The course was very nice starting from basic linear models to more complex modelling techniques like GLMM, the teachers are also among the growing (tiny) number of ecologists that are trying out and applying bayesian data analysis to their dataset for theoretical as well as practical reasons (some complex model structure can only be fitted within a Bayesian framework).

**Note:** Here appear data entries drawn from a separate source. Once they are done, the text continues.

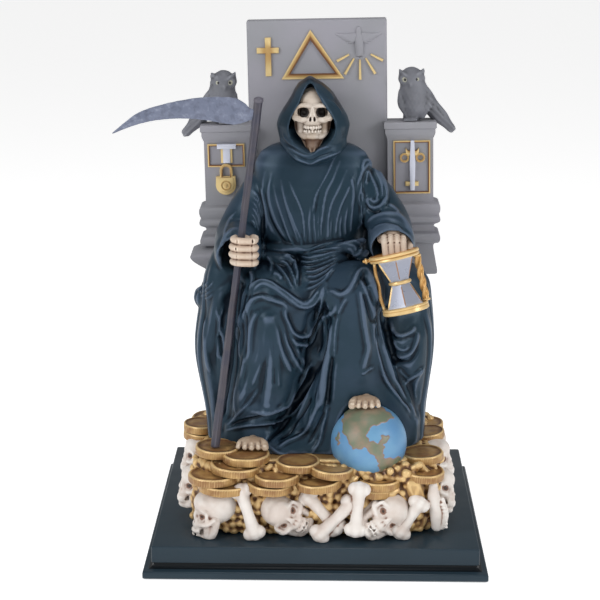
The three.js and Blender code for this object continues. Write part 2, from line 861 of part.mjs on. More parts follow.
// Four fingers that close round the shaft, and the palm behind them
function leftHand() {
  const parts = [egg(at(-42.5, -36.5, 120.5), vec(7 * grid, 4 * grid, 8.6 * grid), 6, 5)];
  for (let finger = 0; finger < 4; finger += 1) {
    const z = 113.6 + 4.5 * finger;
    const inset = finger === 3 ? 1.4 : 0;
    const path = [
      at(-48.6 + inset, -37, z),
      at(-49 + inset, -43.5, z),
      at(-42.5, -45.6, z - 0.2),
      at(-35.6 + inset, -43.2, z - 0.4),
      at(-36 + inset, -37, z - 0.4),
    ];
    parts.push(limb(path, radii(2.2, 2.5, 2.5, 2.5, 2), 5, 3, vec(0, 0, 1)));
  }
  parts.push(limb([at(-47, -14, 122), at(-45, -26, 122), at(-43, -36, 121)], radii(6, 5, 4.6), 6, 2));
  return parts;
}

// Four fingers that hang from the knuckles over the top of the hourglass
function rightHand() {
  const parts = [
    limb([at(41, -14, 130), at(42.6, -28, 134), at(43.4, -39, 132)], radii(6, 6.6, 5), 6, 2),
    egg(at(43.4, -39, 131.6), vec(9 * grid, 5.4 * grid, 4.4 * grid), 7, 5),
  ];
  for (let finger = 0; finger < 4; finger += 1) {
    const x = 37.4 + 4.1 * finger;
    const knuckles = [at(x, -41, 133.4), at(x + 0.2, -45.6, 132)];
    const path = [...knuckles, at(x + 0.5, -49, 128), at(x + 0.8, -51.6, 122.6)];
    parts.push(limb(path, radii(2.1, 2.5, 2.1, 2), 5, 3, vec(1, 0, 0)));
  }
  return parts;
}

// Five toes in front of an instep
function foot(toePoint, heel, toeSpread, bigToeSide) {
  const parts = [limb([heel, heel.clone().lerp(toePoint, 0.6), toePoint], radii(7, 6.5, 5), 7, 2)];
  const toes = 5;
  for (let toe = 0; toe < toes; toe += 1) {
    const shift = (toe / (toes - 1) - 0.5) * bigToeSide;
    const size = toe === toes - 1 ? 3 : 2.1;
    const root = toePoint.clone().add(vec(shift * toeSpread * 0.6 * grid, 2 * grid, grid));
    const tip = toePoint.clone().add(vec(shift * toeSpread * grid, -4 * grid, -1.6 * grid));
    parts.push(limb([root, tip], radii(size, size * 0.8), 5, 1));
  }
  return parts;
}

const leftFootPoint = at(-38, -51, 8.5);
const rightFootPoint = vec(28.5 * grid, globeCentre.y - 4, globeCentre.z + globeDiameter / 2 + 3);

function figureBody() {
  const leftArm = [[-17, 1, 160], [-34, 0, 147], [-46.5, -8, 125], [-46.5, -30, 119]];
  const rightArm = [[14, 1, 162], [29, -1, 150], [41, -12, 134], [43.4, -34, 125]];
  const sleeves = [sleeve(leftArm, [9, 13, 13.6, 14]), sleeve(rightArm, [9, 13, 13, 13.6])];
  const leftDrop = limb([at(-50, -20, 118), at(-55, -22, 100), at(-58, -20, 78)], radii(11, 12, 11), 8, 2);
  const lump = egg(at(-67, -14, 87), vec(7 * grid, 8 * grid, 7.5 * grid), 7, 4);
  const cloth = joined([skirt(), torso(), mantleBack(), ...sleeves, leftDrop, lump, ...hood()]);
  const leftCuff = limb([at(-46.4, -24, 121), at(-46, -46, 115)], radii(9.5, 13), 9, 1);
  const rightCuff = limb([at(43, -24, 128), at(43.6, -50, 120)], radii(9, 13.4), 9, 1);
  const arch = egg(at(31, -60, 6), vec(24.5 * grid, 24 * grid, 37 * grid), 10, 6);
  const toeArch = egg(at(-38, -58, 3), vec(14 * grid, 14 * grid, 14 * grid), 8, 6);
  const openings = [hoodOpening(), ...[leftCuff, rightCuff, arch, toeArch].map(solid)];
  const head = skull(8, 5);
  const headHeight = 30.5 * grid;
  const headPlace = at(-3.2, -7.5, 197.5);
  const headMatrix = new THREE.Matrix4().makeTranslation(headPlace.x, headPlace.y, headPlace.z);
  headMatrix.multiply(new THREE.Matrix4().makeScale(headHeight, headHeight, headHeight));
  const neck = limb([at(-4, -2, 170), at(-3.5, -8, 186)], radii(8, 6), 8, 1);
  const flesh = joined([
    neck,
    ...leftHand(),
    ...rightHand(),
    ...foot(leftFootPoint, at(-37, -34, 10), 17, 1),
    ...foot(rightFootPoint, at(29, -30, 40), 17, -1),
  ]);
  const whole = without(cloth, openings).add(head.transform(headMatrix.elements)).add(flesh);
  return without(whole, [
    solid(belowLevel(bedTop + seam)),
    globeBody(seam),
    scytheBody(seam),
    hourglassRoom(),
    ...throneRoom(),
    ...raisedCoins.map((row) => solid(coin(row, seam))),
  ]);
}

// Scythe: it stands on a coin and passes through the left hand

const [scytheCoinX, scytheCoinY, scytheCoinRise, scytheCoinTilt] = topCoins[1];
const scytheFoot = moundPoint(scytheCoinX, scytheCoinY, bedTop + scytheCoinRise * coinThickness);
const scytheCoinLift = coinDiameter * 0.5 * Math.sin(radians(scytheCoinTilt));
scytheFoot.add(vec(-coinDiameter * 0.04, -coinDiameter * 0.15, scytheCoinLift + seam));
const gripPoint = at(-45.1, -39.7, 120.5);

function scytheBody(spread = 0) {
  const direction = gripPoint.clone().sub(scytheFoot).normalize();
  const shaftLength = scytheHeight / direction.z;
  const top = scytheFoot.clone().addScaledVector(direction, shaftLength);
  const low = scytheFoot.clone().addScaledVector(direction, -spread);
  const middle = low.clone().lerp(top, 0.5);
  const thickness = [0.54, 0.5, 0.5, 0.44, 0.5, 0.68].map((share) => share * shaftDiameter + spread);
  const shaft = limb([low, middle, top], thickness, 7, 5);
  const joint = scytheFoot.clone().addScaledVector(direction, shaftLength - bladeWidth * 0.72);
  const edgePoint = (share, rise) => {
    return new THREE.Vector2(joint.x - bladeLength * share, joint.z + bladeWidth * rise);
  };
  const edge = new THREE.Shape();
  const heel = edgePoint(-0.02, -0.2);
  const tip = edgePoint(1, -0.62);
  edge.moveTo(heel.x, heel.y);
  const back = [edgePoint(0.03, 0.3), edgePoint(0.11, 0.72), edgePoint(0.4, 0.72), edgePoint(0.74, 0.3)];
  edge.splineThru([...back, tip]);
  edge.splineThru([edgePoint(0.72, -0.14), edgePoint(0.46, -0.06), edgePoint(0.14, -0.26), heel]);
  const blade = new THREE.ExtrudeGeometry(edge, {
    depth: bladeThickness * 0.4,
    bevelThickness: bladeThickness * 0.3,
    bevelSize: bladeThickness * 0.3,
    bevelSegments: 1,
    curveSegments: 2,
  });
  blade.rotateX(quarterTurn).translate(0, joint.y + bladeThickness * 0.2, 0);
  return joined([shaft, blade]);
}

// Hourglass: it hangs from the right hand, its foot swung out and back

function upright(radiusTop, radiusBottom, low, high, sides) {
  const drum = new THREE.CylinderGeometry(radiusTop, radiusBottom, high - low, sides);
  return placed(drum, vec(0, 0, (low + high) / 2), vec(quarterTurn, 0, 0));
}

function hung(geometry) {
  const grip = at(44.4, -47, 120);
  const swing = radians(13);
  const pitch = radians(-9);
  return placed(geometry.translate(0, 0, -hourglassHeight * 0.42), grip, vec(pitch, -swing, 0));
}

// Room for the hourglass in the robe
function hourglassRoom() {
  const radius = (hourglassPlateDiameter / 2) * 1.14 + seam;
  const reach = hourglassHeight / 2 + seam;
  return solid(hung(upright(radius, radius, -reach, reach, 12)));
}

function hourglassBody() {
  const plateRadius = hourglassPlateDiameter / 2;
  const top = hourglassHeight / 2;
  const bulbTop = top - hourglassPlateThickness;
  const waist = hourglassWaistDiameter / 2;
  const bulb = plateRadius * 0.78;
  const band = hourglassPlateThickness * 0.3;
  const postRadius = hourglassPostDiameter / 2;
  const twisted = sweep(5, 5, (angle, share, rim) => {
    const turn = angle + share * 2 * Math.PI;
    const flat = 1 + 0.22 * Math.cos(3 * angle);
    const x = plateRadius * 0.86 + Math.sin(turn) * postRadius * flat * rim;
    return vec(x, -Math.cos(turn) * postRadius * flat * rim, mix(-bulbTop, bulbTop, share));
  });
  const thin = upright(postRadius * 0.6, postRadius * 0.6, -bulbTop, bulbTop, 6);
  const knob = new THREE.OctahedronGeometry(postRadius, 0);
  const pieces = [
    upright(plateRadius, plateRadius, bulbTop, top, 12),
    upright(plateRadius * 0.92, plateRadius * 0.92, -top, -bulbTop, 12),
    upright(waist * 1.15, waist * 1.15, -band, band, 8),
    upright(bulb, waist, 0, bulbTop, 6),
    upright(waist, bulb, -bulbTop, 0, 6),
    twisted,
    thin.translate(-plateRadius * 0.82, 0, 0),
    knob.translate(-plateRadius - postRadius * 0.5, 0, bulbTop + hourglassPlateThickness / 2),
  ];
  return joined(pieces.map(hung));
}

// Owls, turned outwards, their tails hanging past the caps, on a grid 31.5 high

function owlBody(side) {
  const size = owlHeight / 31.5;
  const perch = vec(side * (pillarInner + pillarWidth * 0.52), pillarFrontY + pillarDepth / 2, capTop + seam);
  const point = (x, y, z) => vec(x * side * size, y * size, z * size).add(perch);
  const span = (x, y, z) => vec(x * size, y * size, z * size);
  const thick = (...steps) => steps.map((step) => step * size);
  const head = point(0.6, -1.6, 24.4);
  const pieces = [
    limb([point(-0.5, -0.5, -1), point(2.4, 0, 8), point(2.2, -0.6, 17), head], thick(4.6, 8, 8, 6), 7, 3),
    limb([point(5.5, 1.5, 16), point(15, 2.2, 4.5), point(24.5, 2.6, -6)], thick(6, 5, 3), 6, 2),
    limb([point(-0.2, -7, 23.6), point(-0.4, -9.4, 21)], thick(1.3, 0.6), 4, 1),
    egg(head, span(7.6, 6.4, 6), 7, 4),
  ];
  for (const way of [-1, 1]) {
    const earRoot = point(way * 5 + 0.6, -2.2, 27);
    pieces.push(limb([earRoot, point(way * 6.4 + 0.6, -2.8, 31)], thick(2, 0.8), 4, 1));
    pieces.push(egg(point(way * 3.2 - 0.2, -7, 24.8), span(2, 1.1, 2), 5, 3));
  }
  const capEdge = (pillarOuter + capOutset + seam) * side;
  const capLow = vec(Math.min(0, capEdge), pillarFrontY - capOutset - seam, 0);
  const capRoom = block(capLow, vec(Math.max(0, capEdge), throneBackY + seam, capTop + seam));
  return joined(pieces.map(leaning)).subtract(solid(leaning(capRoom)));
}

// Colours and the scene graph

function paint(colour, roughness, metalness = 0) {
  return new THREE.MeshStandardMaterial({ color: colour, roughness, metalness });
}

const statuette = new THREE.Group();

function addPiece(name, body, material) {
  const mesh = new THREE.Mesh(geometryOf(body), material);
  mesh.name = name;
  statuette.add(mesh);
}

addPiece("plinth", plinthBody(), paint(0x26323a, 0.35));
addPiece("mound", moundBody(), paint(0xb48a45, 0.45, 0.3));
addPiece("throne", throneBody(), paint(0x8e8e96, 0.7));
addPiece("figure", figureBody(), paint(0x23323c, 0.35));
addPiece("globe", globeBody(), paint(0x5a8cbe, 0.45));
addPiece("hourglass", hourglassBody(), paint(0xcd964b, 0.4, 0.4));
addPiece("scythe", scytheBody(), paint(0x6e7390, 0.4, 0.2));
addPiece("owl_left", owlBody(-1), paint(0x83838b, 0.7));
addPiece("owl_right", owlBody(1), paint(0x83838b, 0.7));

export default statuette;
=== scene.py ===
import math
import random

import bmesh
import bpy
import numpy as np
from mathutils import Euler, Matrix, Vector, noise


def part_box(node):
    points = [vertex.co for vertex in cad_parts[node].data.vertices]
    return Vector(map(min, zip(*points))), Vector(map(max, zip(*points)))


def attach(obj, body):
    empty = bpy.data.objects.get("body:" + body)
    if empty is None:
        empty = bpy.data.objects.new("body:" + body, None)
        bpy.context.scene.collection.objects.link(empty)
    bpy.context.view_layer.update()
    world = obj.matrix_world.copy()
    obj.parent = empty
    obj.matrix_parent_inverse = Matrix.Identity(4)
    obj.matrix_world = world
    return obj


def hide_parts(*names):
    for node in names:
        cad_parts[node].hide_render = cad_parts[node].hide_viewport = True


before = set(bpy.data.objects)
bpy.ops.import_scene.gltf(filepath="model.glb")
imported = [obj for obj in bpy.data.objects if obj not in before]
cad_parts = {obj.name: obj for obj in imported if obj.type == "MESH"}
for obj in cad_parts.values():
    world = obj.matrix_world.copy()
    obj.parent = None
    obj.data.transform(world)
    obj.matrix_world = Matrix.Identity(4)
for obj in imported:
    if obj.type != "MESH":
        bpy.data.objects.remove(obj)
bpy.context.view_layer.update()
scene = bpy.context.scene
mm = 0.001
print("stage: frame loaded,", len(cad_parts), "nodes")


# camera, lights and floor

studio = {
    "cameraPlace": (7.41, -998.1, 407.2),
    "cameraDown": 14.78,      # degrees
    "cameraYaw": 1.066,
    "cameraRoll": -0.11,
    "lens": 102.0,
    "lightSize": 480.0,
    "aim": (0, 0, 150),
    "lights": {                # place and power
        "keyLeft": ((-900, -700, 700), 6.4),
        "keyRight": ((950, -600, 600), 5.0),
        "topLight": ((0, -100, 1200), 2.6),
        "frontFill": ((0, -1400, 500), 1.1),
    },
    "worldStrength": 0.36,
    "floorTone": 0.93,
    "floorGlow": 0.56,
}


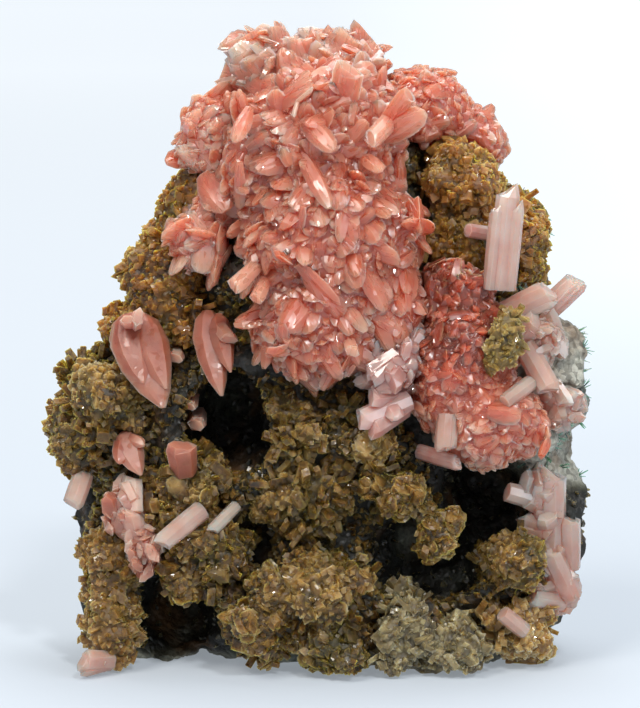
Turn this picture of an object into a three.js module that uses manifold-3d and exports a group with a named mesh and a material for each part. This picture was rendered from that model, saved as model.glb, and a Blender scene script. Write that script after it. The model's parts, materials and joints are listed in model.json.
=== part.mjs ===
// A cabinet specimen of hureaulite: coral-pink radiating sprays and pale pink prisms, grown together with
// crusts of brown siderite on a wedge of altered grey-green host rock, which stands on its trimmed foot.
// Millimetres, +Z up. +X is to the right of someone who faces the crystals, who looks along +Y.
// Every piece is a list of shapes that can be made a little larger than they are. The rock comes first, then
// the crusts on it, the sprays, the fans and the single crystals. Each is cut by the larger copy of what it
// grew on, which leaves a thin clear gap between two neighbours.
import * as THREE from "three";
import { mergeVertices } from "three/addons/utils/BufferGeometryUtils.js";
import Module from "manifold-3d";

const wasm = await Module();
wasm.setup();

// Driving dimensions
const GAP = 0.3; // clear space left between two pieces that touch
const ROUGHNESS = 0.1; // how far a lump's surface strays from an ellipsoid, as a share of its radius
const CRAGGY = { rough: 0.16, detail: 1 }; // lumps of the broken rock
const BLOCKY = { rough: 0.16, detail: 0 }; // smaller ones, with fewer and larger facets
const HOLLOW = { rough: 0.05, detail: 1 }; // the pockets in it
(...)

I will most certainly need a few years to fully digest and apply what I learned and saw there, but I also had to make a small workshop for my working group to spread the knowledge gained. So this post is just to give around the R script I used to show how to fit GLMM, how to assess GLMM assumptions, when to choose between fixed and mixed effect models, how to do model selection in GLMM, and how to draw inference from GLMM.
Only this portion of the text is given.